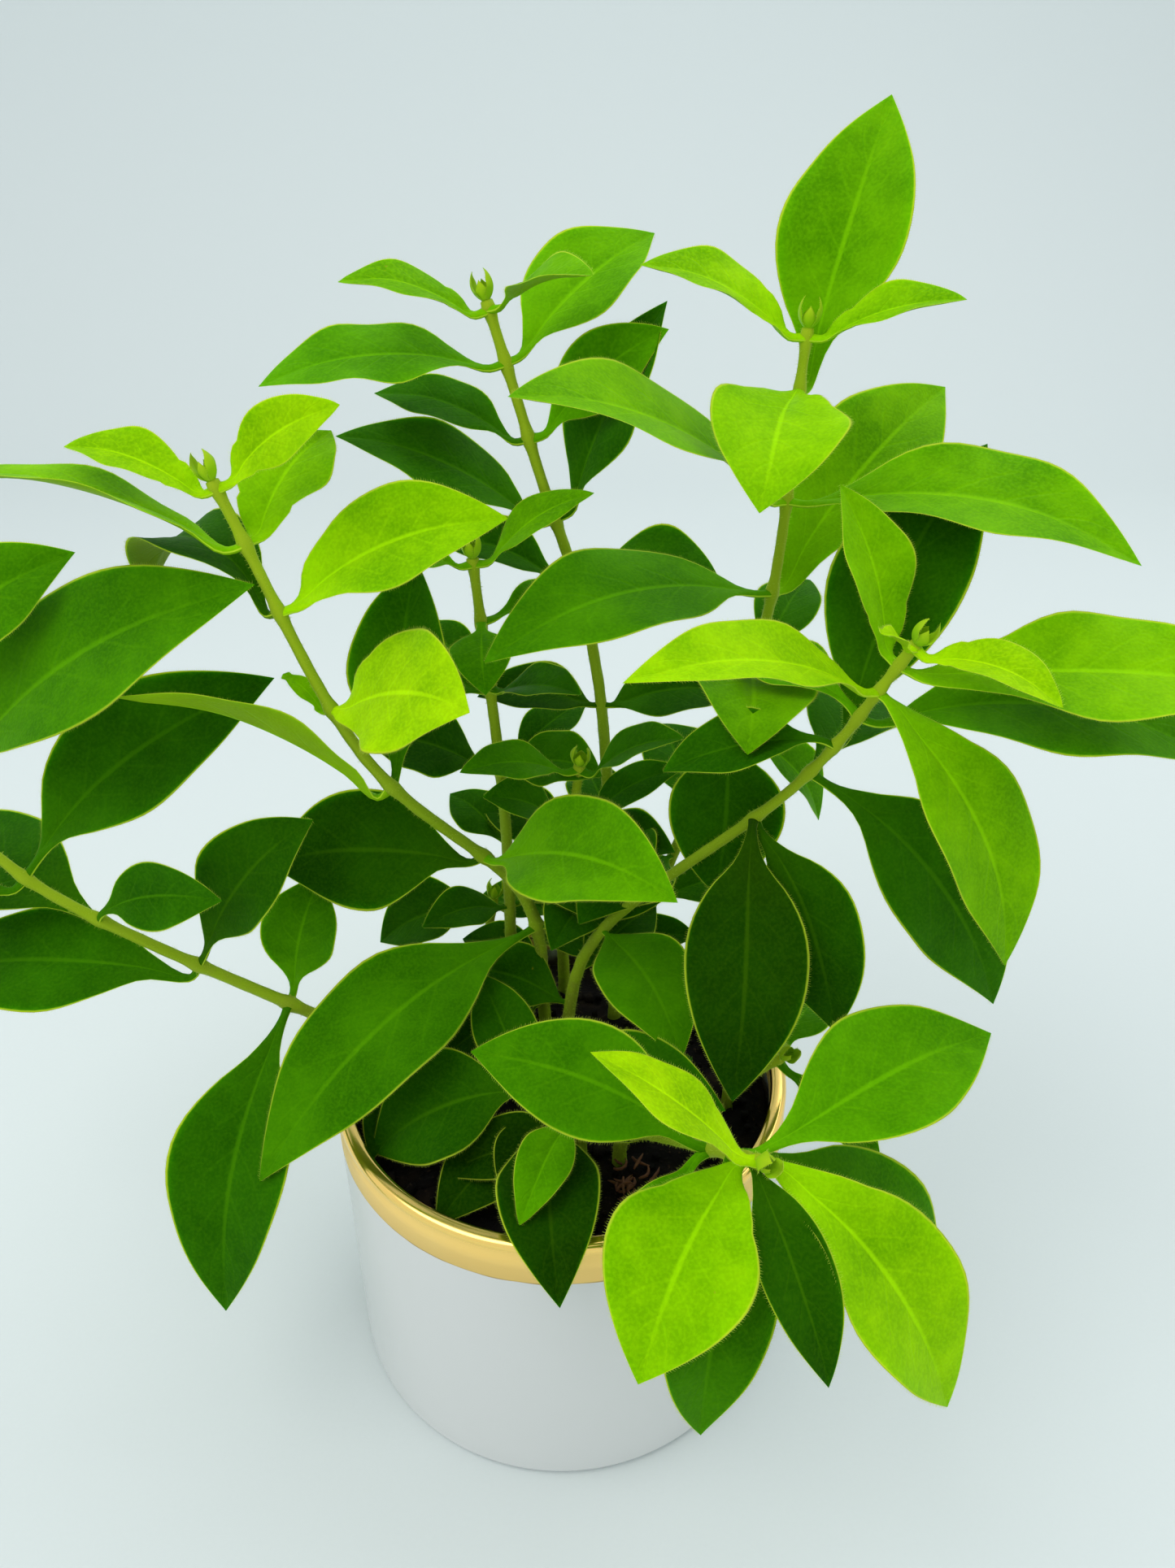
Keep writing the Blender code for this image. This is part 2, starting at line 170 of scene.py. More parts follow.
# Small leaves that the solids leave out: shoot, how far up it, clock hour seen from above, rise of the
# base over level and fall to the tip in degrees, length and width in millimetres, and tone
# The tones of these small leaves deep in the plant are kept low: partly their age, partly painted shade.
SMALL_LEAVES = [
    ("front_short", 0.97, 12, 40, 40, 16, 9, 2.5),
    ("front_short", 0.97, 3.6, 15, 30, 12, 9, 3.5),
    ("front_short", 0.97, 9, 30, 30, 8, 5, 3.5),
    ("front_short", 0.55, 3, 20, 40, 18, 11, 1),
    ("centre_short", 0.35, 7.4, 5, 25, 34, 19, 0),
    ("centre_short", 0.7, 6.6, -5, 20, 24, 13, 0),
    ("left_low", 0.04, 6.4, 20, 50, 28, 13, 1),
    ("left_tall", 0.07, 7.6, 20, 45, 40, 20, 1),
    ("left_tall", 0.11, 10, 40, 60, 26, 16, 1.5),
    ("right_leaning", 0.13, 9.4, 35, 50, 34, 20, 2),
    ("right_leaning", 0.3, 5.2, 20, 60, 44, 24, 4),
    ("right_leaning", 0.3, 11, 40, 50, 30, 17, 2),
    ("middle_tall", 0.12, 9, 30, 40, 20, 12, 2),
    ("middle_tall", 0.12, 3, 30, 40, 22, 13, 2),
    ("middle_tall", 0.32, 11.5, 30, 40, 26, 17, 2.5),
    ("middle_tall", 0.32, 5.5, 25, 50, 26, 17, 3),
    ("middle_tall", 0.5, 3, 30, 50, 34, 21, 2),
    ("middle_tall", 0.5, 9, 30, 50, 30, 17, 1.5),
    ("right_tall", 0.2, 2.5, 25, 50, 32, 18, 2.5),
    ("right_tall", 0.2, 8.5, 30, 50, 30, 18, 3),
    ("right_tall", 0.36, 11.5, 40, 50, 34, 20, 3),
    ("middle_short", 0.28, 8, 30, 50, 24, 14, 2),
    ("middle_short", 0.28, 2, 30, 50, 24, 14, 2),
    ("middle_short", 0.43, 10.5, 35, 40, 22, 15, 2),
    ("middle_low", 0.3, 3.5, 30, 50, 24, 14, 2),
    ("middle_low", 0.3, 9.5, 30, 50, 24, 14, 2),
    ("middle_low", 0.65, 4, 35, 40, 30, 20, 1.5),
    ("middle_low", 0.65, 10, 35, 40, 28, 19, 1.5),
    ("front_low", 0.93, 5.2, -15, 55, 42, 15, 1.5),
    ("front_short", 0.4, 8.5, 15, 45, 34, 16, 0),
    ("middle_short", 0.6, 3.6, 30, 50, 26, 19, 3.5),
    ("middle_short", 0.75, 9.5, 30, 40, 24, 16, 3.5),
    ("right_tall", 0.28, 7.4, 25, 55, 38, 24, 2.5),
    ("right_leaning", 0.2, 1.5, 35, 50, 30, 18, 1.5),
    ("middle_tall", 0.22, 7, 25, 50, 30, 19, 1.5),
    ("left_tall", 0.2, 2, 40, 40, 28, 18, 1.5),
]
TONE_COLOURS = [  # linear, from the darkest leaf to the brightest
    (0, (0.004, 0.036, 0.0005)),
    (3, (0.020, 0.130, 0.001)),
    (5, (0.072, 0.285, 0.001)),
    (7, (0.190, 0.470, 0.001)),
    (9, (0.370, 0.640, 0.002)),
]

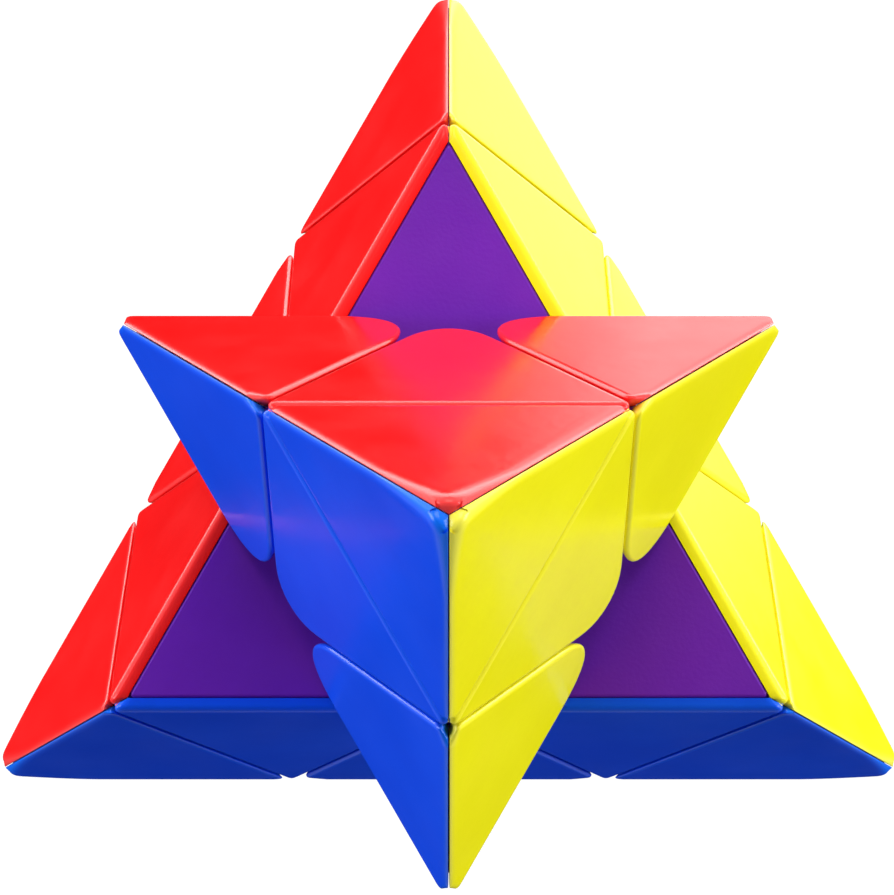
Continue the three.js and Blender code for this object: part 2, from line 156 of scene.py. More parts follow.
※ ※ ※
▸ **YOUR TASK**
Copy all the records above precisely.

▸ **FULL OUTPUT**
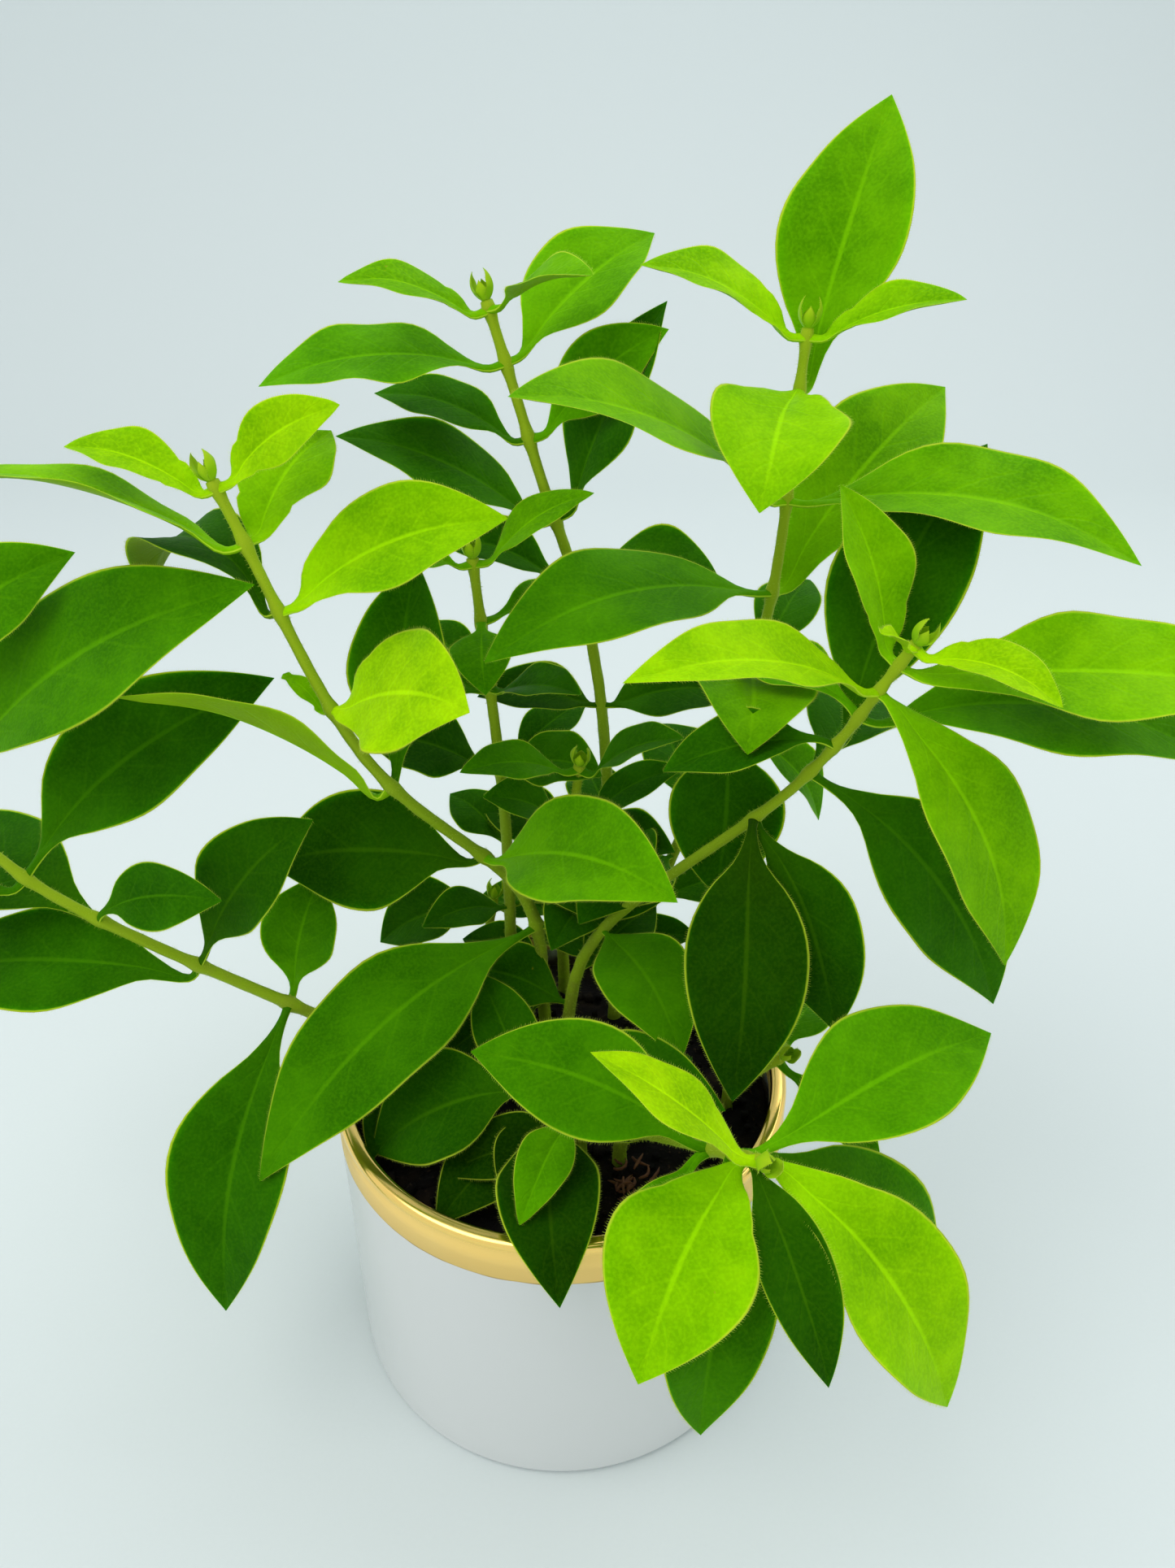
Keep writing the Blender code for this image. This is part 2, starting at line 170 of scene.py. More parts follow.
# Small leaves that the solids leave out: shoot, how far up it, clock hour seen from above, rise of the
# base over level and fall to the tip in degrees, length and width in millimetres, and tone
# The tones of these small leaves deep in the plant are kept low: partly their age, partly painted shade.
SMALL_LEAVES = [
    ("front_short", 0.97, 12, 40, 40, 16, 9, 2.5),
    ("front_short", 0.97, 3.6, 15, 30, 12, 9, 3.5),
    ("front_short", 0.97, 9, 30, 30, 8, 5, 3.5),
    ("front_short", 0.55, 3, 20, 40, 18, 11, 1),
    ("centre_short", 0.35, 7.4, 5, 25, 34, 19, 0),
    ("centre_short", 0.7, 6.6, -5, 20, 24, 13, 0),
    ("left_low", 0.04, 6.4, 20, 50, 28, 13, 1),
    ("left_tall", 0.07, 7.6, 20, 45, 40, 20, 1),
    ("left_tall", 0.11, 10, 40, 60, 26, 16, 1.5),
    ("right_leaning", 0.13, 9.4, 35, 50, 34, 20, 2),
    ("right_leaning", 0.3, 5.2, 20, 60, 44, 24, 4),
    ("right_leaning", 0.3, 11, 40, 50, 30, 17, 2),
    ("middle_tall", 0.12, 9, 30, 40, 20, 12, 2),
    ("middle_tall", 0.12, 3, 30, 40, 22, 13, 2),
    ("middle_tall", 0.32, 11.5, 30, 40, 26, 17, 2.5),
    ("middle_tall", 0.32, 5.5, 25, 50, 26, 17, 3),
    ("middle_tall", 0.5, 3, 30, 50, 34, 21, 2),
    ("middle_tall", 0.5, 9, 30, 50, 30, 17, 1.5),
    ("right_tall", 0.2, 2.5, 25, 50, 32, 18, 2.5),
    ("right_tall", 0.2, 8.5, 30, 50, 30, 18, 3),
    ("right_tall", 0.36, 11.5, 40, 50, 34, 20, 3),
    ("middle_short", 0.28, 8, 30, 50, 24, 14, 2),
    ("middle_short", 0.28, 2, 30, 50, 24, 14, 2),
    ("middle_short", 0.43, 10.5, 35, 40, 22, 15, 2),
    ("middle_low", 0.3, 3.5, 30, 50, 24, 14, 2),
    ("middle_low", 0.3, 9.5, 30, 50, 24, 14, 2),
    ("middle_low", 0.65, 4, 35, 40, 30, 20, 1.5),
    ("middle_low", 0.65, 10, 35, 40, 28, 19, 1.5),
    ("front_low", 0.93, 5.2, -15, 55, 42, 15, 1.5),
    ("front_short", 0.4, 8.5, 15, 45, 34, 16, 0),
    ("middle_short", 0.6, 3.6, 30, 50, 26, 19, 3.5),
    ("middle_short", 0.75, 9.5, 30, 40, 24, 16, 3.5),
    ("right_tall", 0.28, 7.4, 25, 55, 38, 24, 2.5),
    ("right_leaning", 0.2, 1.5, 35, 50, 30, 18, 1.5),
    ("middle_tall", 0.22, 7, 25, 50, 30, 19, 1.5),
    ("left_tall", 0.2, 2, 40, 40, 28, 18, 1.5),
]
TONE_COLOURS = [  # linear, from the darkest leaf to the brightest
    (0, (0.004, 0.036, 0.0005)),
    (3, (0.020, 0.130, 0.001)),
    (5, (0.072, 0.285, 0.001)),
    (7, (0.190, 0.470, 0.001)),
    (9, (0.370, 0.640, 0.002)),
]

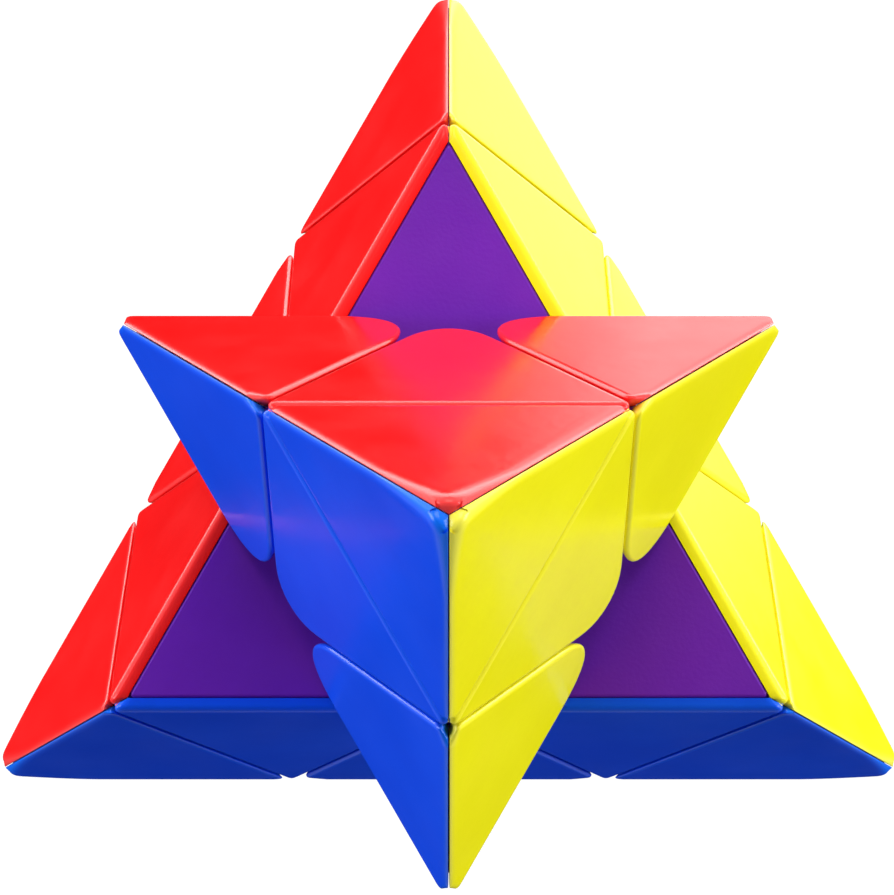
Continue the three.js and Blender code for this object: part 2, from line 156 of scene.py. More parts follow.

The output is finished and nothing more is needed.